#### Instruction
Return, exactly as written, the run of lines that begins at the line containing "Continue the OpenSCAD" and ends at the line containing "import Module from". Nothing outside that run belongs in the answer.

#### Supplied data
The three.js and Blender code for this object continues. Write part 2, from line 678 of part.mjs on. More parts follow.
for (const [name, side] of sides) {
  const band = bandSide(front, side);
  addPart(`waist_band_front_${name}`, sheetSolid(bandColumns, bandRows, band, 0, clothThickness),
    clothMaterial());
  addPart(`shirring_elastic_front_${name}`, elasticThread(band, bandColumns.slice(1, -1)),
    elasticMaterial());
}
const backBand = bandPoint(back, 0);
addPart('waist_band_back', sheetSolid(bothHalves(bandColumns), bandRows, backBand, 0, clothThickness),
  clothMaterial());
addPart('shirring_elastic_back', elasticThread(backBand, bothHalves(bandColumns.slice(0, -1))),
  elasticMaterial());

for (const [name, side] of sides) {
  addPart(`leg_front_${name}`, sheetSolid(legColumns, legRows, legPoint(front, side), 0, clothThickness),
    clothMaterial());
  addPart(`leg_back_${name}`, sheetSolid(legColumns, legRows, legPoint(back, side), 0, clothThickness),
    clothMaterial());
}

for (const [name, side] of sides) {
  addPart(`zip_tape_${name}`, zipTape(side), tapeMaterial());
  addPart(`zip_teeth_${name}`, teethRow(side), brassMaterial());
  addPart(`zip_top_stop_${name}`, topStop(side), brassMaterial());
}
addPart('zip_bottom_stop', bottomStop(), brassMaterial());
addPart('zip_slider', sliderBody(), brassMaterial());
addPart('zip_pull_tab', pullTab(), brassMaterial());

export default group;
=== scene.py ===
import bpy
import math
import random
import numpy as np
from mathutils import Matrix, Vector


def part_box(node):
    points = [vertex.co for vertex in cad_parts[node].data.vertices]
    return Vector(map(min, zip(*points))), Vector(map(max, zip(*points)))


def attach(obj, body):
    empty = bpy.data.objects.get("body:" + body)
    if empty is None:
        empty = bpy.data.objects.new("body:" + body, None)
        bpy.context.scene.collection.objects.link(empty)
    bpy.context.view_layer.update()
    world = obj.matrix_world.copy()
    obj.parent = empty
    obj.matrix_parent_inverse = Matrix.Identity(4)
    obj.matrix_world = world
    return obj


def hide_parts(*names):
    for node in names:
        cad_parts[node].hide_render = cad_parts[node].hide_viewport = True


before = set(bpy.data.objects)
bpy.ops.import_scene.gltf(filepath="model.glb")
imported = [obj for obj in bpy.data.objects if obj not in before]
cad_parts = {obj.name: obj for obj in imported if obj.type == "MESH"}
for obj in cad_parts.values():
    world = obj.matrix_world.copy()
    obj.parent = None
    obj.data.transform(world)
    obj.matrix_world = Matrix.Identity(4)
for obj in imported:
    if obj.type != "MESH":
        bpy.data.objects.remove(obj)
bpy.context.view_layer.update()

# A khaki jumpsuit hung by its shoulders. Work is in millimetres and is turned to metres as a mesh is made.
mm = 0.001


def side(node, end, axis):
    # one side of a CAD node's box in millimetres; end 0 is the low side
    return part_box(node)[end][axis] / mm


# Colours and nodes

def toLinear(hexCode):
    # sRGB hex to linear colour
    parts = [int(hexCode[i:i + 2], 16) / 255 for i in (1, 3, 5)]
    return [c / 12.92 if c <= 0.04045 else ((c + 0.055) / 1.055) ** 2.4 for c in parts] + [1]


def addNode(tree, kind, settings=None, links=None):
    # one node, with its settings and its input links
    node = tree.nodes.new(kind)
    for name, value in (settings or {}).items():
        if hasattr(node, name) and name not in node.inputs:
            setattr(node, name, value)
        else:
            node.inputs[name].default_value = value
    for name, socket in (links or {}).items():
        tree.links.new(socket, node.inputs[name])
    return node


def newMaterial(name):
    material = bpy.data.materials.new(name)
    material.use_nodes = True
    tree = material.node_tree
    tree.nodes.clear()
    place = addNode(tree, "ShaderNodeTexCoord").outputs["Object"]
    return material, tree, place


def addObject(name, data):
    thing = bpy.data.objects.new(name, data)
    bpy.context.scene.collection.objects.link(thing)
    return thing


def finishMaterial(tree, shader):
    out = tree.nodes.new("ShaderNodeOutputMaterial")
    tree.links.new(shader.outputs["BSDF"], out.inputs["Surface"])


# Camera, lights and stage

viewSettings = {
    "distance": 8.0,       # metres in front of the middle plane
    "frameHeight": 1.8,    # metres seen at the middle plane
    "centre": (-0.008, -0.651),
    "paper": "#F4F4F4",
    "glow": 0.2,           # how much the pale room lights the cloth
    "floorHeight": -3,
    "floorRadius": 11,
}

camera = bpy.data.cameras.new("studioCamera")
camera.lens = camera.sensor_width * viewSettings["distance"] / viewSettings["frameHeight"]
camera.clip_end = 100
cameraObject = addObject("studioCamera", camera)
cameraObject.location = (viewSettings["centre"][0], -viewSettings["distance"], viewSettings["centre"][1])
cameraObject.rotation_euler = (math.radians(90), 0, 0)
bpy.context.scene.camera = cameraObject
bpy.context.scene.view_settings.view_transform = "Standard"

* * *

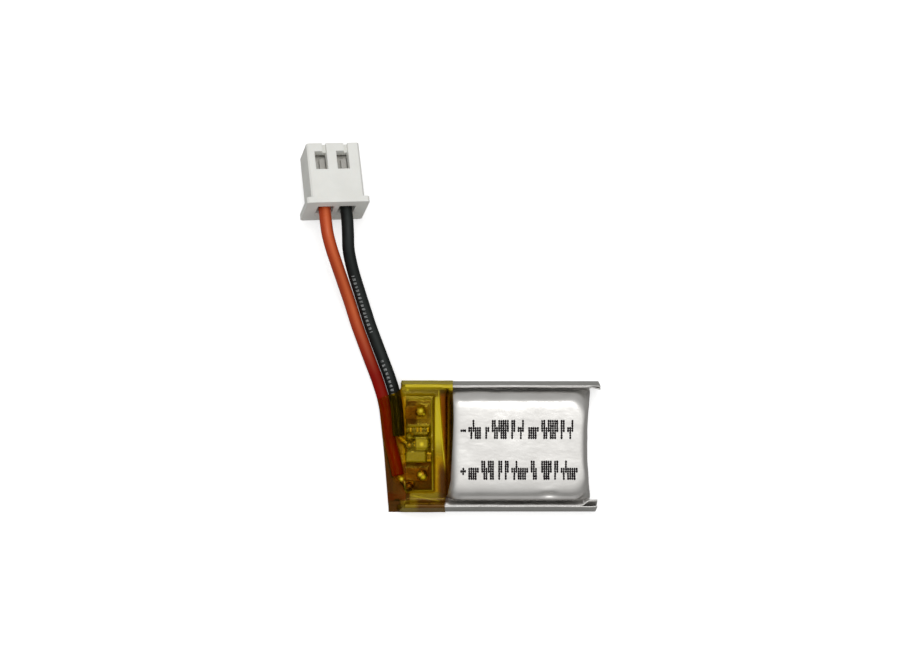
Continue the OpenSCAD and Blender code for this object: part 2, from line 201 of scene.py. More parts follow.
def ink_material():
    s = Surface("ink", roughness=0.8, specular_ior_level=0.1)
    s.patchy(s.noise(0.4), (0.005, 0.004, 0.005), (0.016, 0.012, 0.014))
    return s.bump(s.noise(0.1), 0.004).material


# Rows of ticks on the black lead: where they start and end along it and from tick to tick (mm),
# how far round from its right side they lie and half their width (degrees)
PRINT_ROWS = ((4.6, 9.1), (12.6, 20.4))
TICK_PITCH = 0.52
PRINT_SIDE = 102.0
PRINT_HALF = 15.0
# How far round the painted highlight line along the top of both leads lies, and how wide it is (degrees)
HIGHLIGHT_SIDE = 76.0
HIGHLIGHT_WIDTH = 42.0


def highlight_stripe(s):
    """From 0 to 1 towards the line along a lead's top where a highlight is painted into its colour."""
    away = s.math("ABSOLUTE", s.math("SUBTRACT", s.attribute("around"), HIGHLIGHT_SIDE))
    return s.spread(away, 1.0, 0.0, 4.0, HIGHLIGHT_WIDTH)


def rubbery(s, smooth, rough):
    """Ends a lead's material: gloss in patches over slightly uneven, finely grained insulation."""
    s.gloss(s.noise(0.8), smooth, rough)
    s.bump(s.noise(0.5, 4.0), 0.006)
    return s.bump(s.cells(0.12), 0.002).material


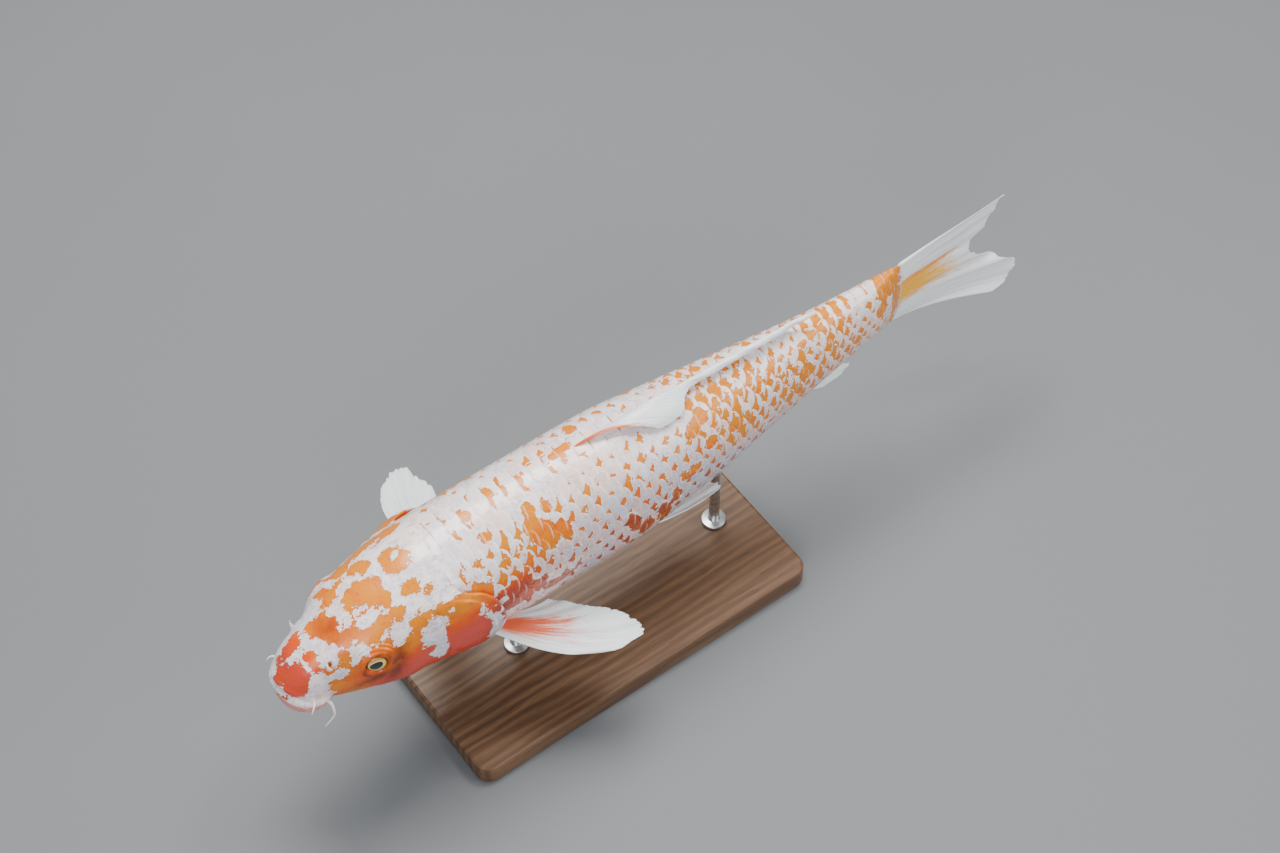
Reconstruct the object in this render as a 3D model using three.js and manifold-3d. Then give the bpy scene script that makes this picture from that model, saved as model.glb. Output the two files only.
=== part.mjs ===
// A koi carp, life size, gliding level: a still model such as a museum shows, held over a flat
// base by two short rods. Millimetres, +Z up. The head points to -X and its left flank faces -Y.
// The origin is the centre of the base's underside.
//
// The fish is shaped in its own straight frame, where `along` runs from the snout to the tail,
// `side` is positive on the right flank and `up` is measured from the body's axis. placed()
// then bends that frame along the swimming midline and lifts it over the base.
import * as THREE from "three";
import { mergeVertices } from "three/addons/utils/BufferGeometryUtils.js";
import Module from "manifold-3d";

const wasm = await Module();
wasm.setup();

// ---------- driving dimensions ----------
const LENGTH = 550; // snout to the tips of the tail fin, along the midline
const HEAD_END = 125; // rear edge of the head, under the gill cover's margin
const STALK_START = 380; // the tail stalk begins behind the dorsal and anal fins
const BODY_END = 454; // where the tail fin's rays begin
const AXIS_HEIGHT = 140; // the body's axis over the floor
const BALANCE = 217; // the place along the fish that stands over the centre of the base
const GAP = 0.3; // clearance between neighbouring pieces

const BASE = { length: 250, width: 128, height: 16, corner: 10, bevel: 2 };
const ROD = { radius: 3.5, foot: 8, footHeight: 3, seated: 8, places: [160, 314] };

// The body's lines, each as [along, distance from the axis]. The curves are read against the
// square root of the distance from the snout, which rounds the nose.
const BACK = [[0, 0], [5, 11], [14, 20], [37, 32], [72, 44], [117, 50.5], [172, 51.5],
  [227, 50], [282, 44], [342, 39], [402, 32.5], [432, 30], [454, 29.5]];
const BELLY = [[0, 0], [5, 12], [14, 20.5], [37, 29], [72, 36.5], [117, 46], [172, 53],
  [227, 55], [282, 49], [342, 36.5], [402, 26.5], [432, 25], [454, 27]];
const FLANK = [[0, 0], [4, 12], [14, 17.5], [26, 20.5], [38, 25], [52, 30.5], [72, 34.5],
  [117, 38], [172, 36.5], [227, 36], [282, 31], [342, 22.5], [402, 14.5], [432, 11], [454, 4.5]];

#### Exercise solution
Continue the OpenSCAD and Blender code for this object: part 2, from line 201 of scene.py. More parts follow.
def ink_material():
    s = Surface("ink", roughness=0.8, specular_ior_level=0.1)
    s.patchy(s.noise(0.4), (0.005, 0.004, 0.005), (0.016, 0.012, 0.014))
    return s.bump(s.noise(0.1), 0.004).material


# Rows of ticks on the black lead: where they start and end along it and from tick to tick (mm),
# how far round from its right side they lie and half their width (degrees)
PRINT_ROWS = ((4.6, 9.1), (12.6, 20.4))
TICK_PITCH = 0.52
PRINT_SIDE = 102.0
PRINT_HALF = 15.0
# How far round the painted highlight line along the top of both leads lies, and how wide it is (degrees)
HIGHLIGHT_SIDE = 76.0
HIGHLIGHT_WIDTH = 42.0


def highlight_stripe(s):
    """From 0 to 1 towards the line along a lead's top where a highlight is painted into its colour."""
    away = s.math("ABSOLUTE", s.math("SUBTRACT", s.attribute("around"), HIGHLIGHT_SIDE))
    return s.spread(away, 1.0, 0.0, 4.0, HIGHLIGHT_WIDTH)


def rubbery(s, smooth, rough):
    """Ends a lead's material: gloss in patches over slightly uneven, finely grained insulation."""
    s.gloss(s.noise(0.8), smooth, rough)
    s.bump(s.noise(0.5, 4.0), 0.006)
    return s.bump(s.cells(0.12), 0.002).material


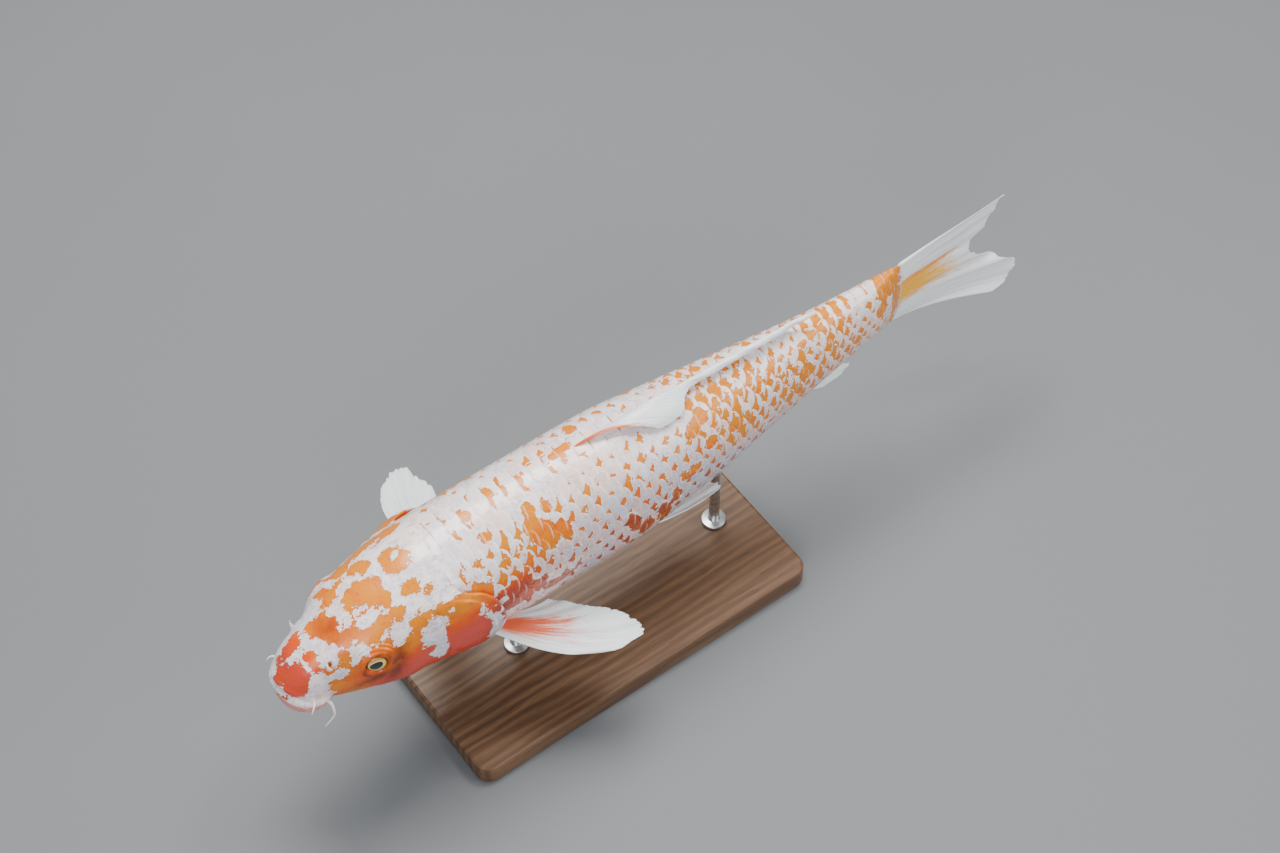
Reconstruct the object in this render as a 3D model using three.js and manifold-3d. Then give the bpy scene script that makes this picture from that model, saved as model.glb. Output the two files only.
=== part.mjs ===
// A koi carp, life size, gliding level: a still model such as a museum shows, held over a flat
// base by two short rods. Millimetres, +Z up. The head points to -X and its left flank faces -Y.
// The origin is the centre of the base's underside.
//
// The fish is shaped in its own straight frame, where `along` runs from the snout to the tail,
// `side` is positive on the right flank and `up` is measured from the body's axis. placed()
// then bends that frame along the swimming midline and lifts it over the base.
import * as THREE from "three";
import { mergeVertices } from "three/addons/utils/BufferGeometryUtils.js";
import Module from "manifold-3d";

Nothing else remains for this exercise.